In November 2014, there were reportedly only four elderly people who could still speak Ponosakan fluently. Ponosakan has the fewest speakers among the Gorontalo–Mongondow languages.

== Phonology ==
There are 16 consonants and 5 vowels in Ponosakan. In addition, the phoneme only occurs in loanwords.

1. Consonants
|  |  | Labial | Alveolar/ Palatal | Velar | Glottal |
| Nasal |  | m | n | ŋ |  |
| Stop | voiceless | p | t | k | ʔ |
| voiced | b | d | ɡ |  |
| Fricative |  |  | s |  | h |
| Lateral |  |  | l |  |  |
| Trill |  |  | r |  |  |
| Semivowel |  | w | j |  |  |

Consonants //w//, //r//, //h// emerged from intervocalic and word-final lenition of earlier *(C)b, *Cd, and *(C)g (*C = any consonant). This type of lenition is still synchronic in Ponosakan: bohoyan "give (locative focus)", but mowohoy "give (active focus)"; dalom "depth", but moralom "deep". The lenited result of word-internal *d is less predictable though, as it became either //j// and //h// (but the former reflex is more common than the latter).
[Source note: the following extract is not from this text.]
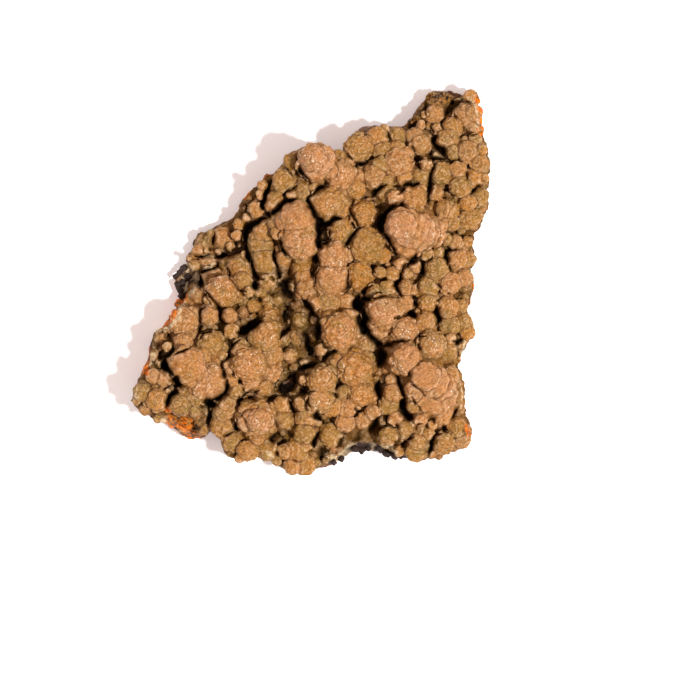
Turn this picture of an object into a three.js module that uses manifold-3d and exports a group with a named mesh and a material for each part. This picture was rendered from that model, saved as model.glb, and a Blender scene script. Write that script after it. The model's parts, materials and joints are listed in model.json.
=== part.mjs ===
// A hand specimen of mottramite: a botryoidal crust, all of it beads and domed heads that
// grew into each other, on a broken piece of iron-stained rock. Millimetres, +Z up, the
// origin on the ground under the middle of the specimen. It lies on the rock's flat
// underside. +Y is the way its thin, rusty tip points, +X the side where the crust curls
// down over the rock.
import * as THREE from 'three';
import { mergeVertices } from 'three/addons/utils/BufferGeometryUtils.js';
import Module from 'manifold-3d';

const wasm = await Module();
wasm.setup();

// Driving dimensions
const CREST = 11.5; // height of the ordinary beads above the ground
const CRUST_DEPTH = 3.2; // from the beads' crests down to the floor of the crevices
const ROCK_DEPTH = 5.4; // from the beads' crests down to the rock
const THIN_ROCK = 1.6; // the rock under the lowest ledge
const THIN_CRUST = 1.2; // the least crust over the rock
const GAP = 0.3; // clear space between crust and rock
const DOME_SQUASH = 0.9; // how far a dome falls from its top to its radius, over the radius
const DOME_FULLNESS = 1.25; // 1 is a parabola, more is a rounder shoulder

// The broken edge of the rock, measured inwards from the outline
const EDGE_INSET = 0.25;
const FOOT_INSET = 2.3; // around the flat underside
const WAIST_INSET = 0.4; // low on the side, at WAIST_SHARE of the rock's height
const WAIST_SHARE = 0.35;
const BROW_INSET = 1.0; // around the top, over a brow at BROW_SHARE of the height
const BROW_SHARE = 0.85;
const RAGGEDNESS = 0.3; // unevenness of the side, as a share of each inset
const TOP_SPREAD = [1, 0.65, 0.32]; // rings of the rock's top, as shares of its reach

// The edge of the crust
const CRUST_INSET = 0.05; // inside the outline
const HEM_SHARE = 0.8; // height of the crust's lower edge over the rock's, before it curls
const CURL = 3.4; // how far the crust curls down over the rock on its eastern side
const CURL_THICKNESS = 1.5;
const CURL_BEARING = -0.1; // the middle of the curled side, as an angle from +X
const [CURL_START, CURL_FULL] = [0.35, 0.85]; // cosines of the angle from there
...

Similar to Mongondow, the Ponosakan /l/ has the allophone retroflex /𝼈/ (Note: Noted as "voiced prepalatal lateral flap" (bunyi lateral flap prepalatal bersuara)), which is usually pronounced when adjacent to the front vowels /e/, /i/, /a/, and /u/. However, due to the adjacency of both phonemes and the influence of Manado Malay usage since childhood (which notably only has /l/), both letters might have undergone a phonemic merger, though older people can still barely retain the distinction.

2. Vowels
|  | Front | Central | Back |
|---|---|---|---|
| Closed | i |  | u |
| Mid | e |  | o |
| Open |  | a |  |

In word-final positions, //h// and //l// go silent and leave compensatory lengthening on the vowels.

Non-past verb forms
| Agent focus | mohanggel [mohaŋɡeː] | mohisoh [mohisoː] |
| Object focus | anggelon [aŋɡelon] | isohon [isohon] |
| Meaning | 'slice (fish)' | 'play' |

Alongside this, there are isolated instances of long aa on words such as ginaa and bulaan , which came from earlier sequences *-awa- (*ginawa, *bulawan).

== Grammar ==
=== Pronouns ===
As with other Philippine languages, pronouns in Ponosakan are distinguished by case (nominative, genitive, and oblique); number (singular and plural); and, for the first person plural pronouns, clusivity (inclusive and exclusive). Other than the contrast between the singular and plural forms, Ponosakan also exhibits "count forms" for second and third person pronouns. These forms are always followed by a number, as in siyatolu 'the three of them' and siya'opat 'the four of them'. In contrast, plural forms cannot be followed by a number. Both the count and plural forms can be used to represent any number of people, although there is a preference towards using the count forms for smaller numbers.

=== Case markers ===
There are three cases in Ponosakan: nominative, genitive, and oblique. Each case has its own marker, although the same marker is used for both nominative and genitive cases in common nouns.

3. Case markers
|  |  | Nominative | Genitive | Oblique |
| Common |  | in | in | kon |
| Personal | singular | si | i | ki/kongki |
| plural | say | nay | konay |

=== Demonstratives ===
There are three root words for demonstratives in Ponosakan: (1) na’a 'near speaker (whether or not also near addressee)', (2) niyon 'near addressee (but not speaker)', and (3) tain or makota/takota 'far from both speaker and addressee'. Examples of usage:
| | Onu na'a? 'What's this? (near speaker, or near both speaker and addressee)' |
| | Onu niyon? 'What's that? (near addressee but not speaker)' |
| | Onu in tain? 'What's that? (far from both)' |

=== Interrogatives ===
There are at least 16 interrogative words in Ponosakan. Most of them contain one of the following three roots: -onu, -onda, and -ʔene. The form -onu by itself means 'what', but this root form can also be found in mo’onu 'when', mongonu 'why', songonu 'how much', and kosongonu 'how many times'. The form -onda when used in isolation means 'where' (used after verbs only), but this base can also be found in ko’onda 'where', na’onda 'how (manner)', and ta’onda 'which'. The base -ʔene is prefixed with case markers for personal names to form personal interrogatives (see table 3): si’ene 'who (nominative)', i’ene 'who (genitive)', and ki’ene 'to whom (oblique)'; or, for the plural forms, say’ene, nay’ene, and konay’ene. The only interrogative word which doesn't show any of the above base forms is oyo 'why'.

=== Negators ===
Negation in Ponosakan is found in several forms. The word deya' 'no' negates verbs, adjectives, existence or location. The word dika 'don't!' is used to negate commands. The word di’iman 'not' negates nouns and equational sentences. There are also doi’ which means 'don't like, doesn't like' and ta’awe which means 'I don't know'.